[Saved entries]

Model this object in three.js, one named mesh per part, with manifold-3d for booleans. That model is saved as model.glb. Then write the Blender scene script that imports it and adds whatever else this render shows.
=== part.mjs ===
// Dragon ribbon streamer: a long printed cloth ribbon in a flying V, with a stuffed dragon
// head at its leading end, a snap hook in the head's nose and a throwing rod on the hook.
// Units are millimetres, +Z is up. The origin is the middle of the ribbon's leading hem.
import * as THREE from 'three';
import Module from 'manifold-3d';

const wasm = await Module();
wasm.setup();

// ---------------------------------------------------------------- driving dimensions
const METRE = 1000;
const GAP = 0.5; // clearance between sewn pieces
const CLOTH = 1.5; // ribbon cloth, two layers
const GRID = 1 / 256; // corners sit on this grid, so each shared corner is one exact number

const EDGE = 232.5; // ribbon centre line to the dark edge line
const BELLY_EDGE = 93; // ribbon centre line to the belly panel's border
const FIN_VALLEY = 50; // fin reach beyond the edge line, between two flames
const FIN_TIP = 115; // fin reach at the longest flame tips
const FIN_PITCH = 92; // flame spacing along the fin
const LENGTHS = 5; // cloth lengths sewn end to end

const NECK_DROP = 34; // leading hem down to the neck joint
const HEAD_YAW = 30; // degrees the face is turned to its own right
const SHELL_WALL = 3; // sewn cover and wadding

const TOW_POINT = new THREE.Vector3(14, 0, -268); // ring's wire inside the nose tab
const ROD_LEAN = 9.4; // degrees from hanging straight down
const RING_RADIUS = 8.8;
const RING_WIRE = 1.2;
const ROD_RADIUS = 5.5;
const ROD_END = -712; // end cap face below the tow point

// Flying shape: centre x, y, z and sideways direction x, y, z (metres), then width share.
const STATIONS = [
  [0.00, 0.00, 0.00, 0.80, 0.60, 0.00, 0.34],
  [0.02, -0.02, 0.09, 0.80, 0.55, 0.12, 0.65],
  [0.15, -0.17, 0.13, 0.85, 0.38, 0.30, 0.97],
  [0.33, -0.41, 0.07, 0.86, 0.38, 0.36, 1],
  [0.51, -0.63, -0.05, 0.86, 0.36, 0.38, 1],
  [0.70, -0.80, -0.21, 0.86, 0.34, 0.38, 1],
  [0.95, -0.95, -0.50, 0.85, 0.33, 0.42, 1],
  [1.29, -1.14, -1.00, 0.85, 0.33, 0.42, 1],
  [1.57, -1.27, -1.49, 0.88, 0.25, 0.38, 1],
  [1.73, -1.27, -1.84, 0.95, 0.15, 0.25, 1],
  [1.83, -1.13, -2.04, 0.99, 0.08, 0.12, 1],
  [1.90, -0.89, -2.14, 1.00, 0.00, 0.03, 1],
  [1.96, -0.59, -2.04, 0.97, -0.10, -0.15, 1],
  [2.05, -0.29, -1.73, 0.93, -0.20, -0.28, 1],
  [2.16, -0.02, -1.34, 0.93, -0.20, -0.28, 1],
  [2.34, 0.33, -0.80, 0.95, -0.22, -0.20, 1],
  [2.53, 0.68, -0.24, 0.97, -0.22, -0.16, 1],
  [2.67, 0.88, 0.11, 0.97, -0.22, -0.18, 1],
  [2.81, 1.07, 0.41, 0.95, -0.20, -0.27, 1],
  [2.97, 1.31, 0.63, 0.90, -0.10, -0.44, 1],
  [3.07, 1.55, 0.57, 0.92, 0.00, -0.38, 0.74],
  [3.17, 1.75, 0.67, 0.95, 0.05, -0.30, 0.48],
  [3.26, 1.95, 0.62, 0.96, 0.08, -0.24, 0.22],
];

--

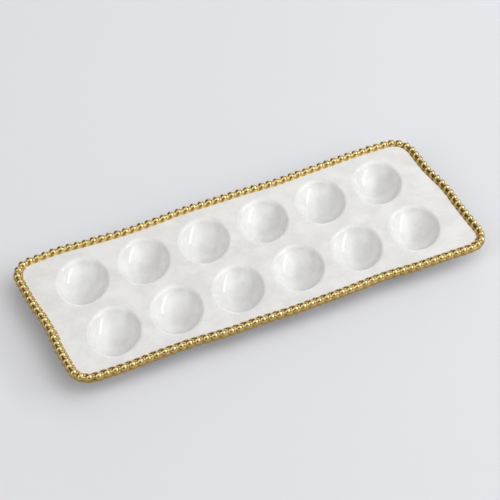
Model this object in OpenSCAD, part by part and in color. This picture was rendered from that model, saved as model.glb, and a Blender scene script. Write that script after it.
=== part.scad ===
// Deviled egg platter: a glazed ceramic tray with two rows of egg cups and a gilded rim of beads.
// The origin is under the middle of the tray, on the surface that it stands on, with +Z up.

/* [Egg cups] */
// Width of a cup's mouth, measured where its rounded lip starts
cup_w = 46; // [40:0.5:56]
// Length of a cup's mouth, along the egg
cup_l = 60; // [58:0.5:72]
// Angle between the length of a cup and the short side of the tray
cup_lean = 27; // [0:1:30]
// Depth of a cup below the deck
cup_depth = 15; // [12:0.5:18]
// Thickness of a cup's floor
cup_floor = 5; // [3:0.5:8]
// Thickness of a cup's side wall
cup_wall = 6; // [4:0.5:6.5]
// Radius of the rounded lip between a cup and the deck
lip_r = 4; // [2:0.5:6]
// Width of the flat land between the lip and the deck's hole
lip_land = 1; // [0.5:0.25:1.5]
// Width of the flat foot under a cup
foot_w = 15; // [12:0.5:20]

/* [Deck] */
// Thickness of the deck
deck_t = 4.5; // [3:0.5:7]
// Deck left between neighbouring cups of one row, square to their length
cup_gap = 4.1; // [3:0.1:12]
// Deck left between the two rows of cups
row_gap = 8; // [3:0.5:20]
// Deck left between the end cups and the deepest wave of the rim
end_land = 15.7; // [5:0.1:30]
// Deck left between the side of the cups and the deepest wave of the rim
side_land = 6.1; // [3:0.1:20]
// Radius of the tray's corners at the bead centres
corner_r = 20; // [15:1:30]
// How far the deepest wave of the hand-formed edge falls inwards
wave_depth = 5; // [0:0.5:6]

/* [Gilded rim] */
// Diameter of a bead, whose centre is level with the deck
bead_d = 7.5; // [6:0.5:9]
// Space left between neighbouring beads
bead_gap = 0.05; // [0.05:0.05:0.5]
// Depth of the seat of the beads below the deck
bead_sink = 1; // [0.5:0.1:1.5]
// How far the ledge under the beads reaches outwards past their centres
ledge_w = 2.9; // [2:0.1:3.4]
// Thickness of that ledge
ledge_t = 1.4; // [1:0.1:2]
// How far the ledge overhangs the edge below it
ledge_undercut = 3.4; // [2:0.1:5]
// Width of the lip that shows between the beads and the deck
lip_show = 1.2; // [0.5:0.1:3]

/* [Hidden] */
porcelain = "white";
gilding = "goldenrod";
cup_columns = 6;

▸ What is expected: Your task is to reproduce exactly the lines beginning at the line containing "Model this object in OpenSCAD, part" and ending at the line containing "with +Z up.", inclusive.

▸ Output for this task:
Model this object in OpenSCAD, part by part and in color. This picture was rendered from that model, saved as model.glb, and a Blender scene script. Write that script after it.
=== part.scad ===
// Deviled egg platter: a glazed ceramic tray with two rows of egg cups and a gilded rim of beads.
// The origin is under the middle of the tray, on the surface that it stands on, with +Z up.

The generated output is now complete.